Hyraulic Greenlee Hole Punches

While digging around today, I came across a nasty canvas sack full of rusty Greenlee hole punches..from 1/2" to 4" in diameter. They came out of a machine tool dealer that was closing the doors about a year ago, and Id actually forgotten about them. Used the bead blaster on them, got most of them fairly rust free, will finish the rest of them tommorow.

Then what?

Ive used many Greenlee punches, conduit work mostly..up to about 1 1/4 diameter, using the trusty Bolt and Socket Wrench method..but I figure its gotta be a bitch pulling a 4" punch through the side of a can.

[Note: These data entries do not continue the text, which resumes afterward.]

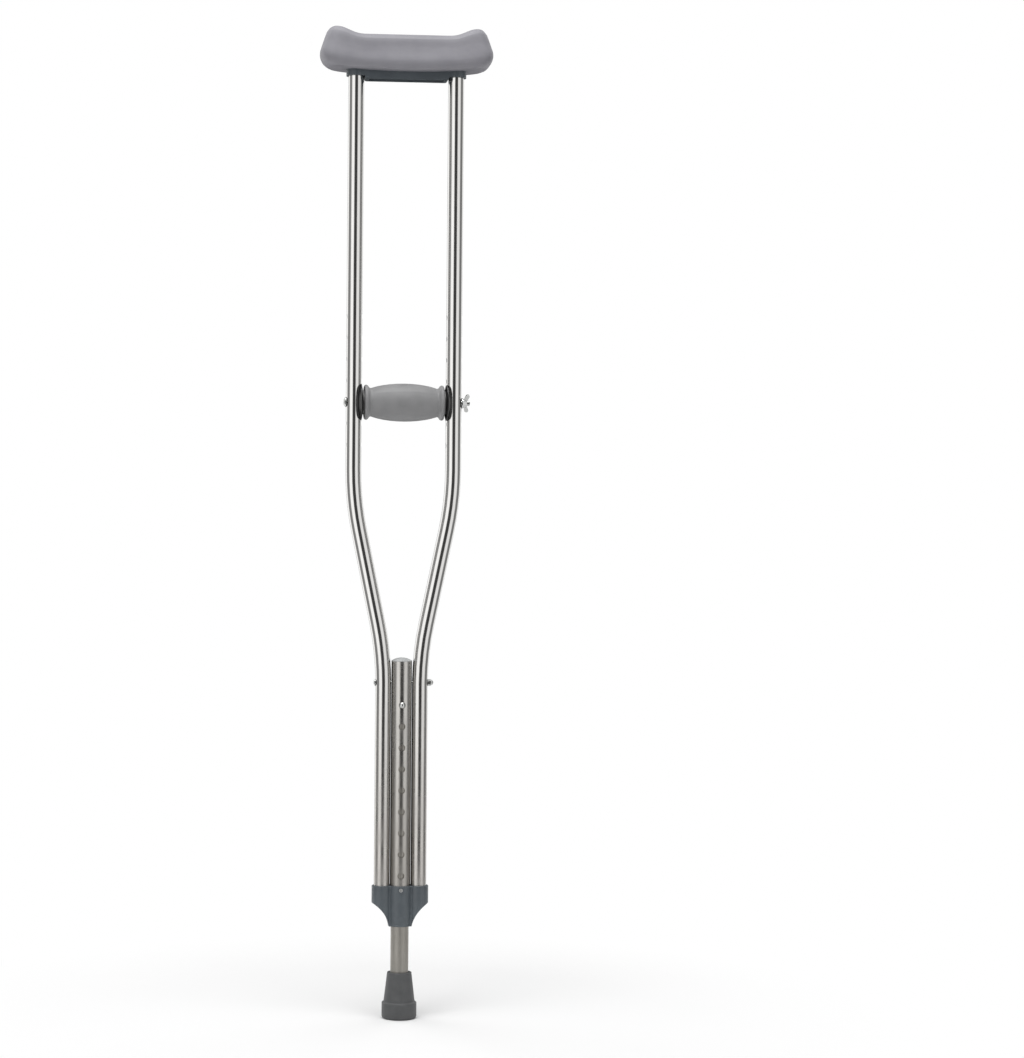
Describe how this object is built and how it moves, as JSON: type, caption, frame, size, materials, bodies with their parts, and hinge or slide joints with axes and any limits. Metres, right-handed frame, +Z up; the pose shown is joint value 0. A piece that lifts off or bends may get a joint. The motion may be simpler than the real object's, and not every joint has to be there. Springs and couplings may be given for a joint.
{
  "type": "underarm crutch",
  "caption": "Height-adjustable underarm crutch with a bent steel tube frame, telescopic leg, snap-button lock, padded saddle top and movable hand grip.",
  "frame": {"origin": "middle of the rubber tip's tread, where it meets the floor", "axes": "+Z up along the leg, +X across the crutch towards the wing nut, -Y towards the front, where the snap button is"},
  "size_m": [0.203, 0.057, 1.1605],
  "materials": {
    "pad_rubber": "satin grey moulded thermoplastic rubber",
    "bracket_plastic": "satin dark blue-grey moulded plastic",
    "fastener_steel": "bright plated steel",
    "polished_tube": "mirror-polished stainless steel tube",
    "cap_plastic": "light grey moulded plastic",
    "satin_tube": "satin stainless steel tube",
    "spring_steel": "bare spring steel strip",
    "tip_rubber": "matte dark grey rubber",
    "grip_rubber": "satin mid-grey moulded rubber",
    "core_plastic": "grey moulded plastic",
    "washer_plastic": "black moulded plastic"
  },
  "bodies": {
    "frame": {"underarm_pad": "pad_rubber", "pad_bracket": "bracket_plastic", "top_screws": "fastener_steel", "side_tube_left": "polished_tube", "side_tube_right": "polished_tube", "centre_tube": "polished_tube", "centre_tube_cap": "cap_plastic", "frame_bolt": "fastener_steel", "frame_nut": "fastener_steel", "lower_bracket": "bracket_plastic", "lower_screws": "fastener_steel", "front_screw": "fastener_steel"},
    "leg": {"leg_tube": "satin_tube", "leg_plug": "cap_plastic", "snap_spring": "spring_steel", "rubber_tip": "tip_rubber", "tip_disc": "fastener_steel"},
    "button": {"snap_button": "fastener_steel"},
    "grip": {"grip_sleeve": "grip_rubber", "grip_core": "core_plastic", "saddle_washer_left": "washer_plastic", "saddle_washer_right": "washer_plastic"},
    "bolt": {"grip_bolt": "fastener_steel"},
    "washer": {"nut_washer": "fastener_steel"},
    "nut": {"wing_nut": "fastener_steel"}
  },
  "joints": [
    {"name": "leg_slide", "type": "slide", "parent": "frame", "child": "leg", "axis": [0, 0, -1], "range_m": [0, 0.2], "deforming": ["snap_button"]},
    {"name": "button_press", "type": "slide", "parent": "leg", "child": "button", "axis": [0, 1, 0], "range_m": [0, 0.0045], "stiffness_N_per_m": 2500, "deforming": ["snap_spring"]},
    {"name": "grip_height", "type": "slide", "parent": "frame", "child": "grip", "axis": [0, 0, 1], "range_m": [-0.05, 0.1]},
    {"name": "bolt_draw", "type": "slide", "parent": "grip", "child": "bolt", "axis": [-1, 0, 0], "range_m": [0, 0.15]},
    {"name": "nut_spin", "type": "hinge", "parent": "washer", "child": "nut", "pos_m": [0.07, 0, 0.7225], "axis": [1, 0, 0], "range_deg": [0, 3600]},
    {"name": "nut_travel", "type": "slide", "parent": "grip", "child": "washer", "axis": [1, 0, 0], "range_m": [0, 0.01]}
  ],
  "couplings": [
    {"joint": "nut_spin", "follows": "nut_travel", "rad_per_m": 6283.2}
  ]
}
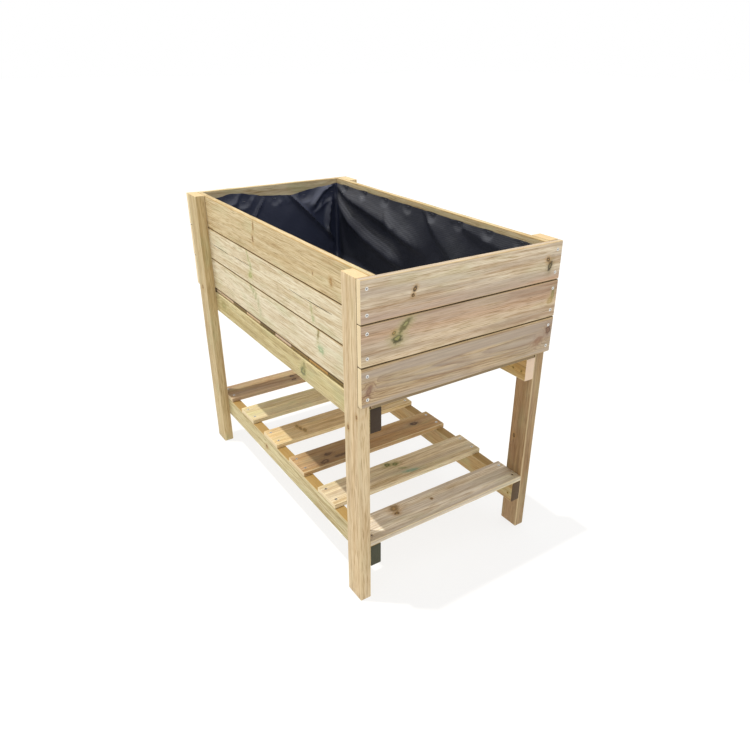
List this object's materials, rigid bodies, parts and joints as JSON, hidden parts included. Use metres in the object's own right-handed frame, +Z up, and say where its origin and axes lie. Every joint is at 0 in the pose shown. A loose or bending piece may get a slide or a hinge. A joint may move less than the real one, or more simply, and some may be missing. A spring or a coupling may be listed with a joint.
{
  "type": "raised planter on legs",
  "caption": "Raised wooden planter: a lined board box held at working height on legs, with a slatted shelf below.",
  "frame": {"origin": "on the ground under the centre of the planter, at the middle of the legs' feet", "axes": "+X along the length of the planter, +Y across its width towards the back side, +Z up"},
  "size_m": [1, 0.56, 0.845],
  "materials": {
    "leg_timber": "planed pressure-treated pine, eased edges",
    "side_board_timber": "planed pressure-treated pine, pale face with green tinge",
    "end_board_timber": "planed pressure-treated pine, marked figure and knots",
    "beam_timber": "planed pressure-treated pine",
    "floor_timber": "planed pressure-treated pine",
    "slat_timber": "planed pressure-treated pine",
    "liner_film": "black woven landscape fabric, slight sheen",
    "zinc_screws": "bright zinc plated",
    "staple_wire": "galvanised wire"
  },
  "bodies": {
    "root": {"leg_front_left": "leg_timber", "leg_front_right": "leg_timber", "front_board_top": "side_board_timber", "front_board_middle": "side_board_timber", "front_board_bottom": "side_board_timber", "front_floor_bearer": "beam_timber", "front_shelf_rail": "beam_timber", "front_board_screws": "zinc_screws", "leg_back_left": "leg_timber", "leg_back_right": "leg_timber", "back_board_top": "side_board_timber", "back_board_middle": "side_board_timber", "back_board_bottom": "side_board_timber", "back_floor_bearer": "beam_timber", "back_shelf_rail": "beam_timber", "back_board_screws": "zinc_screws", "left_board_top": "end_board_timber", "left_board_middle": "end_board_timber", "left_board_bottom": "end_board_timber", "left_board_screws": "zinc_screws", "right_board_top": "end_board_timber", "right_board_middle": "end_board_timber", "right_board_bottom": "end_board_timber", "right_board_screws": "zinc_screws", "floor_board_1": "floor_timber", "floor_board_2": "floor_timber", "floor_board_3": "floor_timber", "floor_board_4": "floor_timber", "floor_board_5": "floor_timber", "floor_board_6": "floor_timber", "floor_board_7": "floor_timber", "floor_board_8": "floor_timber", "floor_board_9": "floor_timber", "floor_board_10": "floor_timber", "shelf_slat_1": "slat_timber", "shelf_slat_2": "slat_timber", "shelf_slat_3": "slat_timber", "shelf_slat_4": "slat_timber", "shelf_slat_5": "slat_timber", "shelf_slat_6": "slat_timber", "liner": "liner_film", "liner_staples": "staple_wire", "floor_board_screws": "zinc_screws", "floor_bearer_screws": "zinc_screws", "shelf_slat_screws": "zinc_screws", "shelf_rail_screws": "zinc_screws"}
  },
  "joints": []
}
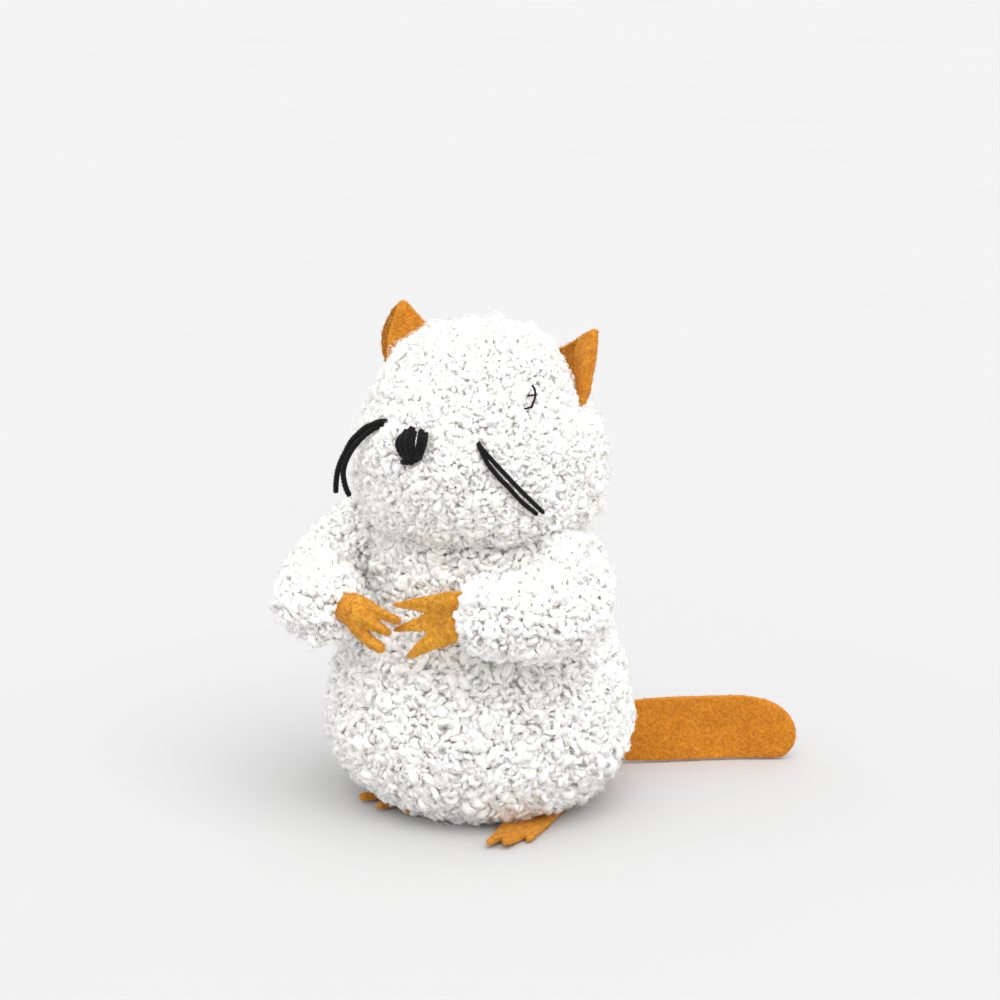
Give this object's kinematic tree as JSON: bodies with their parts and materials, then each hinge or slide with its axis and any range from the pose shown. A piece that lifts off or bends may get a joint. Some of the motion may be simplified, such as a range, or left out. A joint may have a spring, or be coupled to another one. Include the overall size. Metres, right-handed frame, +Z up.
{
  "type": "plush mouse cat toy",
  "caption": "Soft standing mouse in curly white pile, with felt ears, paws, feet and tail, a yarn nose and whiskers, and a press-to-chirp sound module inside.",
  "frame": {"origin": "on the resting face of the base panel, under the torso's axis", "axes": "+Z up through the head, -Y the way the mouse faces, +X the mouse's own left"},
  "size_m": [0.1055, 0.1097, 0.1243],
  "materials": {
    "curly_pile": "curly boucle pile, matt",
    "lining": "short matt pile",
    "fibre_fill": "loose fibre",
    "felt_orange": "needle felt, matt",
    "yarn_black": "twisted yarn, matt",
    "case_plastic": "moulded, fine texture",
    "button_plastic": "moulded, smooth",
    "board": "solder mask",
    "black_plastic": "moulded",
    "steel": "plated",
    "brass": "bare",
    "red_pvc": "extruded",
    "black_pvc": "extruded"
  },
  "bodies": {
    "torso": {"torso_cover_front": "curly_pile", "torso_cover_back_left": "curly_pile", "torso_cover_back_right": "curly_pile", "base_panel": "lining", "torso_stuffing_front": "fibre_fill", "torso_stuffing_back": "fibre_fill", "case_front": "case_plastic", "case_back": "case_plastic", "circuit_board": "board", "switch_body": "black_plastic", "chip_blob": "black_plastic", "button_cell_1": "steel", "button_cell_2": "steel", "button_cell_3": "steel", "contact_strip_upper": "brass", "contact_strip_lower": "brass", "piezo_disc": "brass", "lead_red": "red_pvc", "lead_black": "black_pvc", "case_screw_1": "steel", "case_screw_2": "steel", "case_screw_3": "steel"},
    "head": {"head_cover_front": "curly_pile", "head_cover_back": "curly_pile", "head_stuffing": "fibre_fill", "nose": "yarn_black", "eye_left": "yarn_black", "eye_right": "yarn_black", "whisker_yarn_upper": "yarn_black", "whisker_yarn_lower": "yarn_black"},
    "ear_left": {"ear_left": "felt_orange"},
    "ear_right": {"ear_right": "felt_orange"},
    "arm_left": {"arm_cover_left": "curly_pile", "arm_stuffing_left": "fibre_fill"},
    "arm_right": {"arm_cover_right": "curly_pile", "arm_stuffing_right": "fibre_fill"},
    "hand_left": {"hand_left": "felt_orange"},
    "hand_right": {"hand_right": "felt_orange"},
    "foot_left": {"foot_left": "felt_orange"},
    "foot_right": {"foot_right": "felt_orange"},
    "tail": {"tail": "felt_orange"},
    "button": {"button_cap": "button_plastic", "switch_plunger": "steel"}
  },
  "joints": [
    {"name": "neck_turn", "type": "hinge", "parent": "torso", "child": "head", "pos_m": [0, 0, 0.074], "axis": [0, 0, 1], "range_deg": [-25, 25], "stiffness_Nm_per_rad": 0.03},
    {"name": "ear_left_flex", "type": "hinge", "parent": "head", "child": "ear_left", "pos_m": [0.02291, 0.00566, 0.10913], "axis": [0.5494, -0.3434, -0.7617], "range_deg": [-15, 15], "stiffness_Nm_per_rad": 0.001},
    {"name": "ear_right_flex", "type": "hinge", "parent": "head", "child": "ear_right", "pos_m": [-0.02307, 0.00559, 0.11074], "axis": [0.5906, 0.3609, 0.7218], "range_deg": [-15, 15], "stiffness_Nm_per_rad": 0.001},
    {"name": "shoulder_left", "type": "hinge", "parent": "torso", "child": "arm_left", "pos_m": [0.0276, 0.0029, 0.06], "axis": [0, 0, 1], "range_deg": [0, 45], "stiffness_Nm_per_rad": 0.01},
    {"name": "shoulder_right", "type": "hinge", "parent": "torso", "child": "arm_right", "pos_m": [-0.0276, 0.0037, 0.06], "axis": [0, 0, -1], "range_deg": [0, 45], "stiffness_Nm_per_rad": 0.01},
    {"name": "cuff_left", "type": "hinge", "parent": "arm_left", "child": "hand_left", "pos_m": [0.01473, -0.03875, 0.05874], "axis": [0.3144, 0.0295, -0.9488], "range_deg": [-15, 15], "stiffness_Nm_per_rad": 0.001},
    {"name": "cuff_right", "type": "hinge", "parent": "arm_right", "child": "hand_right", "pos_m": [-0.0142, -0.04009, 0.05627], "axis": [-0.3445, -0.2409, -0.9073], "range_deg": [-15, 15], "stiffness_Nm_per_rad": 0.001},
    {"name": "foot_left_lift", "type": "hinge", "parent": "torso", "child": "foot_left", "pos_m": [0.0195, -0.004, 0.00085], "axis": [-0.9939, -0.11, 0], "range_deg": [0, 10], "stiffness_Nm_per_rad": 0.002},
    {"name": "foot_right_lift", "type": "hinge", "parent": "torso", "child": "foot_right", "pos_m": [-0.011, 0, 0.00085], "axis": [-0.9707, 0.2402, 0], "range_deg": [0, 10], "stiffness_Nm_per_rad": 0.002},
    {"name": "tail_swing", "type": "hinge", "parent": "torso", "child": "tail", "pos_m": [0.0032, 0.0351, 0.009], "axis": [0, 0, 1], "range_deg": [0, 60], "stiffness_Nm_per_rad": 0.002},
    {"name": "button_press", "type": "slide", "parent": "torso", "child": "button", "axis": [0, 1, 0], "range_m": [0, 0.0008], "stiffness_N_per_m": 400}
  ]
}
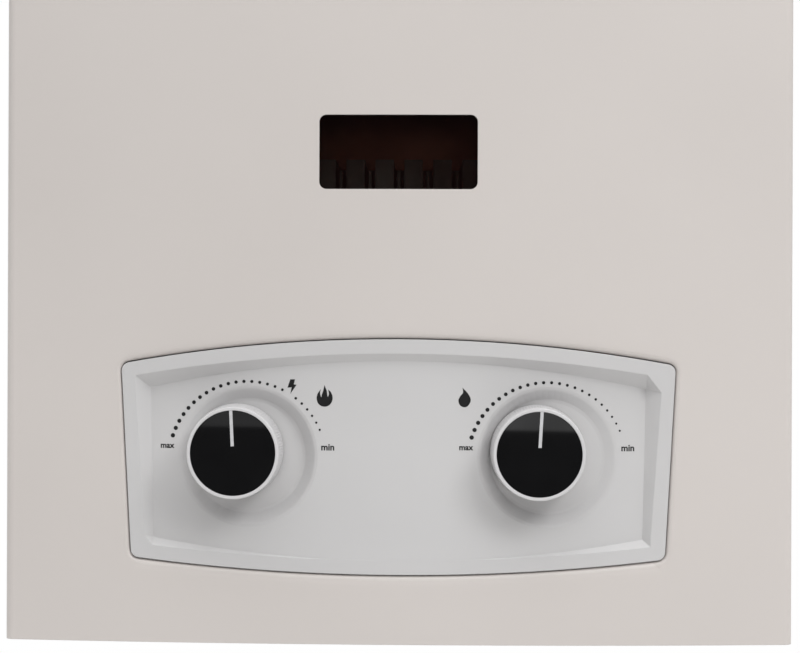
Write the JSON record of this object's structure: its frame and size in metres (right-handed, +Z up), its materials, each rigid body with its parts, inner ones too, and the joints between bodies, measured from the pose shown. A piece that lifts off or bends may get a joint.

Ive got a hyraulic hand pump..but no clue as to whats needed to somehow put the hand pump and hte punches together. Im doing more industrial electrical now days, so it would be really nice to have the ability to use these.

There was no bolt, nor bearing etc for manual operation..so Im gonna have to come up with the draw bolts, some bearings etc at the very least.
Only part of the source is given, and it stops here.